- [Challenge]: Below is a listing. Quote from it, exactly, the lines from the one containing "ring(CORE_RADIUS, PACK_RADIUS), MATERIALS.woundFilm);" down to the one containing "if empty is", both ends included, and nothing else.

- [Modeling code records]:
+--

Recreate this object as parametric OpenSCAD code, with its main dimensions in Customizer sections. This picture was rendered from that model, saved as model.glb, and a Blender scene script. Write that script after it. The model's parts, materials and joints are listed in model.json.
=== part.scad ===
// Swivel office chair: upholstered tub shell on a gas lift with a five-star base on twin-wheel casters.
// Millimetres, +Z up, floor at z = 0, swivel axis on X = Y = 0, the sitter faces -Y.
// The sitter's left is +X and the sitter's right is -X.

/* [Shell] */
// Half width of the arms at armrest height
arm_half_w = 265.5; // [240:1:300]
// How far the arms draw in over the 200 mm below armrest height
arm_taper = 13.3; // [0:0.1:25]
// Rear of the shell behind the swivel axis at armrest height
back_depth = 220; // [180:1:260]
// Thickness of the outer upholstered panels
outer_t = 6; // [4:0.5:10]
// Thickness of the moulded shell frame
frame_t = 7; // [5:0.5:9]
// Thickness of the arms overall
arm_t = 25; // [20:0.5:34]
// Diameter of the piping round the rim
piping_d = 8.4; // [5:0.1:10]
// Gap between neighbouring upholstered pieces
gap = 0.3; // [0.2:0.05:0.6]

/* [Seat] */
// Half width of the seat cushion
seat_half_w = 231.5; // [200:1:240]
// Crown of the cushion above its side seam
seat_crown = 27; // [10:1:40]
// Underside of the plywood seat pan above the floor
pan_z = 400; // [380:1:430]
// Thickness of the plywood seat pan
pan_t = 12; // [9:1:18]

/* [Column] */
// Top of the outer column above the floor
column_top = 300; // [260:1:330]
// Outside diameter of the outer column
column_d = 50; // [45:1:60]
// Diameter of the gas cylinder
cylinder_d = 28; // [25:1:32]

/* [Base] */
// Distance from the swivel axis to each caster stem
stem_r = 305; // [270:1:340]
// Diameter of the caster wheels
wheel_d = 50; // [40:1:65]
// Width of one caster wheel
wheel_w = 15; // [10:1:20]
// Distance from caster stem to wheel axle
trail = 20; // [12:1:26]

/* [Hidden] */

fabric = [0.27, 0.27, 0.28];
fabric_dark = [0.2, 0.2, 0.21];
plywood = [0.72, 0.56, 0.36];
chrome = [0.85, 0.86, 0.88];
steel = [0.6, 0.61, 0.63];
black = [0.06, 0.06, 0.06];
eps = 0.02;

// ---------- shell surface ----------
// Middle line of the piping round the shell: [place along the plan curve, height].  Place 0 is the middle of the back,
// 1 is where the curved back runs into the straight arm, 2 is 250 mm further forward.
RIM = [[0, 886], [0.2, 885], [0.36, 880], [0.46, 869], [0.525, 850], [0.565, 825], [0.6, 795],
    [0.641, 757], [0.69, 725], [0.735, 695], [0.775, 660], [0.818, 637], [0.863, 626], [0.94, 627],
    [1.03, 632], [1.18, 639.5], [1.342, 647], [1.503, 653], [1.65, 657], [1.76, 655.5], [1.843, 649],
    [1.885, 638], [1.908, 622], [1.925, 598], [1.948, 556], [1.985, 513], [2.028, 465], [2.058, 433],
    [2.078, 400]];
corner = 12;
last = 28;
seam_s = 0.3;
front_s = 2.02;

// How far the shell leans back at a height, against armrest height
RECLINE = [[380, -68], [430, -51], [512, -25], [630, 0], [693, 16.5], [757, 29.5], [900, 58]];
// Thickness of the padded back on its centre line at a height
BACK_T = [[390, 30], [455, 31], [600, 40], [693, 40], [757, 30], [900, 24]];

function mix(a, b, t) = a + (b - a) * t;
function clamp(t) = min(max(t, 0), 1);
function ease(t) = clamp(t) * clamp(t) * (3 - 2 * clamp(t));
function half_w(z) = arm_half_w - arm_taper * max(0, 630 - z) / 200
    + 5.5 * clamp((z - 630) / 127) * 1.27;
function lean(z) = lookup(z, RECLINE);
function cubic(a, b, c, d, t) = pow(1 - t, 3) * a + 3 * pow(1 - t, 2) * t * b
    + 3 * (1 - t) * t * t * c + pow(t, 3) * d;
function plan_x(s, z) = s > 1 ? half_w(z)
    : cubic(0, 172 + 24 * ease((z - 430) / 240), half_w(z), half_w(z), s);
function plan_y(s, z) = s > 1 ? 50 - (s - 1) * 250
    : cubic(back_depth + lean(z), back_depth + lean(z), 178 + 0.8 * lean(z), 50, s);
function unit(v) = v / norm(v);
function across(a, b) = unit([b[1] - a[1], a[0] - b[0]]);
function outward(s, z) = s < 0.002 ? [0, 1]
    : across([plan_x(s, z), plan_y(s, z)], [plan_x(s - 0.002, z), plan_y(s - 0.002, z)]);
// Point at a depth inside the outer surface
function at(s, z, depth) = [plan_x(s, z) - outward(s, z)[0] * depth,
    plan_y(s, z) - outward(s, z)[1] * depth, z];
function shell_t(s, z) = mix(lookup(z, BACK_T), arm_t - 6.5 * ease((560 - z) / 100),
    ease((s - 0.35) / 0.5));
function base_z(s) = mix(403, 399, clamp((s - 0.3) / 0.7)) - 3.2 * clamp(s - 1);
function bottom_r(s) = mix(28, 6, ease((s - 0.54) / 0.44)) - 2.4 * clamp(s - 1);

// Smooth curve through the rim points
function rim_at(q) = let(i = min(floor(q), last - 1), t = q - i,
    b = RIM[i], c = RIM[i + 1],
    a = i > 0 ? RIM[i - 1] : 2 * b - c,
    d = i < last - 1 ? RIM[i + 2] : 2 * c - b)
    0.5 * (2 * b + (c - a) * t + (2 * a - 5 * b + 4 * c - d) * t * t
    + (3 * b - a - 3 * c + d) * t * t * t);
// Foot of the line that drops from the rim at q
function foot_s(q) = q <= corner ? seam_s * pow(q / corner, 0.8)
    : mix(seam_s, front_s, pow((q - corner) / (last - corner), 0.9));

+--

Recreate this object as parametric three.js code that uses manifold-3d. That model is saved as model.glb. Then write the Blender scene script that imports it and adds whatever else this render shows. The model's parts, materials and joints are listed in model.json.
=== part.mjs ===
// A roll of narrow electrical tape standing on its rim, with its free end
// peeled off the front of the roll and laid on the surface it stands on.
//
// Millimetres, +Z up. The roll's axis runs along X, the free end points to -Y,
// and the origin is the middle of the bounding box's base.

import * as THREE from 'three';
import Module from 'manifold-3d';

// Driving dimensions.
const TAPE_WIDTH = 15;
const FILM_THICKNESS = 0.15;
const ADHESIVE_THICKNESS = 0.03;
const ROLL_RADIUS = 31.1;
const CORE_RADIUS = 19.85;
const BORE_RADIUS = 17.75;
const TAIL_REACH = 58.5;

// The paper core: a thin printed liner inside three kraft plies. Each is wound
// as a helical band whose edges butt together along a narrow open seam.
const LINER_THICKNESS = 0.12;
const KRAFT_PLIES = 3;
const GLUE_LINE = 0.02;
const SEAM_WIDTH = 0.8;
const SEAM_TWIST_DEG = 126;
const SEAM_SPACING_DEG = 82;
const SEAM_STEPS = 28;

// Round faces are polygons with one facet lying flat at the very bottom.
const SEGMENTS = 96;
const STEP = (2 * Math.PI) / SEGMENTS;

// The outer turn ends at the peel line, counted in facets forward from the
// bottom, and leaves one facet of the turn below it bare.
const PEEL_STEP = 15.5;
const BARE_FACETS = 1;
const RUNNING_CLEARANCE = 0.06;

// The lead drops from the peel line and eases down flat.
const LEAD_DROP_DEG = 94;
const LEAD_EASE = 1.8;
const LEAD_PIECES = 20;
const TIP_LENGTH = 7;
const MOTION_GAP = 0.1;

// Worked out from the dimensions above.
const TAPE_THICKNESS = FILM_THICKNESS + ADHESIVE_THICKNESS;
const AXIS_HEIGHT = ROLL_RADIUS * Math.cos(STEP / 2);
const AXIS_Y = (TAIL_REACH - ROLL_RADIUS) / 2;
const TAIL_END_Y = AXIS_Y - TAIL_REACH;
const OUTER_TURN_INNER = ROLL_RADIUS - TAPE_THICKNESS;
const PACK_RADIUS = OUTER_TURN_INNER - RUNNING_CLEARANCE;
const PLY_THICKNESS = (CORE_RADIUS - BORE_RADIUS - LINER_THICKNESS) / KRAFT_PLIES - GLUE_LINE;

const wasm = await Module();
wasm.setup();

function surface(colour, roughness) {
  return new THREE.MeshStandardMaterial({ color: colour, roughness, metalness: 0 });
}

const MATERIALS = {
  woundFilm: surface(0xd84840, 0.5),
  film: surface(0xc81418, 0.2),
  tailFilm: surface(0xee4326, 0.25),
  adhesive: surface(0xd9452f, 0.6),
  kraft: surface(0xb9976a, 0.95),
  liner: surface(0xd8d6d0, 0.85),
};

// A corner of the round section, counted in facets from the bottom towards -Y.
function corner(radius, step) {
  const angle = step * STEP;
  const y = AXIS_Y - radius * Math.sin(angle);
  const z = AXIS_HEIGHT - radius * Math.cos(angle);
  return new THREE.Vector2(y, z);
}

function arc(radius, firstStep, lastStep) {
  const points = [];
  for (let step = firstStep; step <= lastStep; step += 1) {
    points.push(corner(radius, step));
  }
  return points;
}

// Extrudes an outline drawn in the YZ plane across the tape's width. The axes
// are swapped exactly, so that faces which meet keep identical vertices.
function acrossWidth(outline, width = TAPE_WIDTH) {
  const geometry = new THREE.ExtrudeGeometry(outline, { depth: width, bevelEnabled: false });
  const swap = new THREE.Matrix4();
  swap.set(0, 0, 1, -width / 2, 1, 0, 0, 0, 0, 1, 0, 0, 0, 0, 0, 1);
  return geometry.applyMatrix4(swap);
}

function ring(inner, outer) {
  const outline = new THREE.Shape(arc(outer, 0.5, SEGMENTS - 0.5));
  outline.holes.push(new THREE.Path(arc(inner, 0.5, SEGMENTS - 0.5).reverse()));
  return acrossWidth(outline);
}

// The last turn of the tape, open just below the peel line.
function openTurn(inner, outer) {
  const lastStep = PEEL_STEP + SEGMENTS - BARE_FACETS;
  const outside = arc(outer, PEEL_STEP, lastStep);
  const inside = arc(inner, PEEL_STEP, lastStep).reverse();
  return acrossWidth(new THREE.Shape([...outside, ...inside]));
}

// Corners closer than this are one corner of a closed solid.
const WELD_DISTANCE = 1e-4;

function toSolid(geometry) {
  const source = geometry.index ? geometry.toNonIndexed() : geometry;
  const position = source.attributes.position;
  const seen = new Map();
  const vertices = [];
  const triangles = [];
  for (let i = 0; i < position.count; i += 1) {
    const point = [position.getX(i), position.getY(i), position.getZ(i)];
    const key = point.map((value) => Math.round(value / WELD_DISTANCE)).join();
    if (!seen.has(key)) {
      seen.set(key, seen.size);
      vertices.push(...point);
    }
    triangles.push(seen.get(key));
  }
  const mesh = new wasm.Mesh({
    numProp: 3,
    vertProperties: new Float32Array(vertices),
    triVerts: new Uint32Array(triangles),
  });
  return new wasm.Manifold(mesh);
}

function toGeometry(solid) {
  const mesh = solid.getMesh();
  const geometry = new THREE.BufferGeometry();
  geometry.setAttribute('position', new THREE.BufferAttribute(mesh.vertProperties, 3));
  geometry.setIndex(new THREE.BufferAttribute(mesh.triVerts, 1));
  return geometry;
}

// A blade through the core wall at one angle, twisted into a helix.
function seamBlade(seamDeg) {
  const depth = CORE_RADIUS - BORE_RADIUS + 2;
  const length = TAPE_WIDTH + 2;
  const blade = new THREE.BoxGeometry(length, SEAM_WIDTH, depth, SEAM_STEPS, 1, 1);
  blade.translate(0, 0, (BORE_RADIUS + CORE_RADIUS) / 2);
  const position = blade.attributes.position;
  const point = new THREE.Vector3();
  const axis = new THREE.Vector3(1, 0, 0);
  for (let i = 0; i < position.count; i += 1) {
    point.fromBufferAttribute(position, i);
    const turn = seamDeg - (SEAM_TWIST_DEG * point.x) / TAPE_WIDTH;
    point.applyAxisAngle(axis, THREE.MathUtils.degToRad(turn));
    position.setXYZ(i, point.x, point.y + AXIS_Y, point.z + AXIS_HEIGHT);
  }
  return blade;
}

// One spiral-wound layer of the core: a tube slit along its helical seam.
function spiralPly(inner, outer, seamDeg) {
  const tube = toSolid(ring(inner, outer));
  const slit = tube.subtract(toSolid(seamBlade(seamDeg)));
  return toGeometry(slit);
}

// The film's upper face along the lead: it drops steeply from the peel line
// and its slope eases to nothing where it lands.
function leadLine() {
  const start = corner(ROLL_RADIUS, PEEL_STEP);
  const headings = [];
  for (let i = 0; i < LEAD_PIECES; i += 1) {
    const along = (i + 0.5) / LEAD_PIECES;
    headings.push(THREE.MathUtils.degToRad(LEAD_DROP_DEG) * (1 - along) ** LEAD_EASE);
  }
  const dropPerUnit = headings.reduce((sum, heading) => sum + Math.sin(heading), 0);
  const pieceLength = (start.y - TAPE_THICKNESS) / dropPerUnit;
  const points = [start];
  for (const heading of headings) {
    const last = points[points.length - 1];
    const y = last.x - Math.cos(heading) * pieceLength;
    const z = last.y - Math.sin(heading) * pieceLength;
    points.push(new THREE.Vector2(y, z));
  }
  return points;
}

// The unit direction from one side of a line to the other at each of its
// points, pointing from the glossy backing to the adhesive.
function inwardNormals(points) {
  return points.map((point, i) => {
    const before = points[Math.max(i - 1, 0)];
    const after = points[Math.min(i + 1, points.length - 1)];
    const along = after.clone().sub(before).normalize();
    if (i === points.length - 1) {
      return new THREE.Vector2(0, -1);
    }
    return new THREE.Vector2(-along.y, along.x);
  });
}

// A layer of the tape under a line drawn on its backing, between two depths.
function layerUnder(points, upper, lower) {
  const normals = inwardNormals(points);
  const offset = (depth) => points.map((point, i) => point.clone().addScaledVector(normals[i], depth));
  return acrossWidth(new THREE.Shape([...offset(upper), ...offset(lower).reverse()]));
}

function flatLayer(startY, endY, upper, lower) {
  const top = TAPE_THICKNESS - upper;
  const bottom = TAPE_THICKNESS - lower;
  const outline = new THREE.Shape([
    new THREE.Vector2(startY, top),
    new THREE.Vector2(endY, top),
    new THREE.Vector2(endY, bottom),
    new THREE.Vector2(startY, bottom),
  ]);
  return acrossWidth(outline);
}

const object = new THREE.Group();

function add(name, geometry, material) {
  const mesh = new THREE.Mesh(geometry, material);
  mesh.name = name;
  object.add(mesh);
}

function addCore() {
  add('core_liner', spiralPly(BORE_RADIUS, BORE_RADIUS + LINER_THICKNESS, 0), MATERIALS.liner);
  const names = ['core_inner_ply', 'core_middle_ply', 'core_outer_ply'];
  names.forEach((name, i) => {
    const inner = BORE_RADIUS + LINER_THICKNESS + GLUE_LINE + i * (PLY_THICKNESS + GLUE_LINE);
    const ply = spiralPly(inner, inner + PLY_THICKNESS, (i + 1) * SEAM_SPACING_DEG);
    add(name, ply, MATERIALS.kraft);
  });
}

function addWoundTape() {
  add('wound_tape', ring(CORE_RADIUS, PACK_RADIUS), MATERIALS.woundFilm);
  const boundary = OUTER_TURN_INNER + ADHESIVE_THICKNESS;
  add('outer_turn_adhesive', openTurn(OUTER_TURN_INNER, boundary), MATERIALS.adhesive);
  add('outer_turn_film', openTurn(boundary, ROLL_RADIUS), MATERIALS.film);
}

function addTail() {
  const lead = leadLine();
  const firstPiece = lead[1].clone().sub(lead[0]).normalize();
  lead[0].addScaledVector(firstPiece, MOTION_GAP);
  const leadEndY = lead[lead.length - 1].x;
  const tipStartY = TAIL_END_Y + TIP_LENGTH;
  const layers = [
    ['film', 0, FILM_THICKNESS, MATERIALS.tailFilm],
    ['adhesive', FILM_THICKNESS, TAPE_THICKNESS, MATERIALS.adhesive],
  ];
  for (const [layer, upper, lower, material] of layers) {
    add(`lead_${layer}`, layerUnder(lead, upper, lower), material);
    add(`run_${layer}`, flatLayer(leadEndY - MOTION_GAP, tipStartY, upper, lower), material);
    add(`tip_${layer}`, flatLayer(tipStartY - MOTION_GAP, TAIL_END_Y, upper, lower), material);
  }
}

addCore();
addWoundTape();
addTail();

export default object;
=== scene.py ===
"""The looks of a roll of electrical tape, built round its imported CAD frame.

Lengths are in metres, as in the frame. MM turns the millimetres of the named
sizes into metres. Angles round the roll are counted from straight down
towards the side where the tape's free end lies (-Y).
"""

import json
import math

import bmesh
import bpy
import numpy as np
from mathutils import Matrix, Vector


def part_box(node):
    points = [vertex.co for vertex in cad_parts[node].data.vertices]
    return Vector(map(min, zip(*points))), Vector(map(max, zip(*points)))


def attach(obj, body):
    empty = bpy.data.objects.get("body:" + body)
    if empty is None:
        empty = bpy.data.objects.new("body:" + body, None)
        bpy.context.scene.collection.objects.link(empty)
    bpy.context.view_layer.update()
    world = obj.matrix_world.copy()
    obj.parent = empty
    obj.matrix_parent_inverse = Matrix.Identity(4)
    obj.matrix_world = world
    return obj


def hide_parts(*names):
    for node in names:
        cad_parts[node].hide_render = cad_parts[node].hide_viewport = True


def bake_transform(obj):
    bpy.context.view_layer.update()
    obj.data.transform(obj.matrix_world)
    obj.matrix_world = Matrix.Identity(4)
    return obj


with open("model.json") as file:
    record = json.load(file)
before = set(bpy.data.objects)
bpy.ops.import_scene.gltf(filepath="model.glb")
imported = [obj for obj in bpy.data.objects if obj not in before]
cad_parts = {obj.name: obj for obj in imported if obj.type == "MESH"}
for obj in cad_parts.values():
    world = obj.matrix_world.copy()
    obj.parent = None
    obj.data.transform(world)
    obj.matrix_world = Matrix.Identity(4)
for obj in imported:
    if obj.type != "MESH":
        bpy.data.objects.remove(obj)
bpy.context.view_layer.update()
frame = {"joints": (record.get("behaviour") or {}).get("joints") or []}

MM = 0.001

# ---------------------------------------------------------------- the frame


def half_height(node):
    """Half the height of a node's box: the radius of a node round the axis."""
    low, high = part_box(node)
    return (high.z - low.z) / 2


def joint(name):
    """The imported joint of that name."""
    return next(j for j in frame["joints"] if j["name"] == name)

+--

- [Solution to this problem]:
  add('wound_tape', ring(CORE_RADIUS, PACK_RADIUS), MATERIALS.woundFilm);
  const boundary = OUTER_TURN_INNER + ADHESIVE_THICKNESS;
  add('outer_turn_adhesive', openTurn(OUTER_TURN_INNER, boundary), MATERIALS.adhesive);
  add('outer_turn_film', openTurn(boundary, ROLL_RADIUS), MATERIALS.film);
}

function addTail() {
  const lead = leadLine();
  const firstPiece = lead[1].clone().sub(lead[0]).normalize();
  lead[0].addScaledVector(firstPiece, MOTION_GAP);
  const leadEndY = lead[lead.length - 1].x;
  const tipStartY = TAIL_END_Y + TIP_LENGTH;
  const layers = [
    ['film', 0, FILM_THICKNESS, MATERIALS.tailFilm],
    ['adhesive', FILM_THICKNESS, TAPE_THICKNESS, MATERIALS.adhesive],
  ];
  for (const [layer, upper, lower, material] of layers) {
    add(`lead_${layer}`, layerUnder(lead, upper, lower), material);
    add(`run_${layer}`, flatLayer(leadEndY - MOTION_GAP, tipStartY, upper, lower), material);
    add(`tip_${layer}`, flatLayer(tipStartY - MOTION_GAP, TAIL_END_Y, upper, lower), material);
  }
}

addCore();
addWoundTape();
addTail();

export default object;
=== scene.py ===
"""The looks of a roll of electrical tape, built round its imported CAD frame.

Lengths are in metres, as in the frame. MM turns the millimetres of the named
sizes into metres. Angles round the roll are counted from straight down
towards the side where the tape's free end lies (-Y).
"""

import json
import math

import bmesh
import bpy
import numpy as np
from mathutils import Matrix, Vector


def part_box(node):
    points = [vertex.co for vertex in cad_parts[node].data.vertices]
    return Vector(map(min, zip(*points))), Vector(map(max, zip(*points)))


def attach(obj, body):
    empty = bpy.data.objects.get("body:" + body)
    if empty is None:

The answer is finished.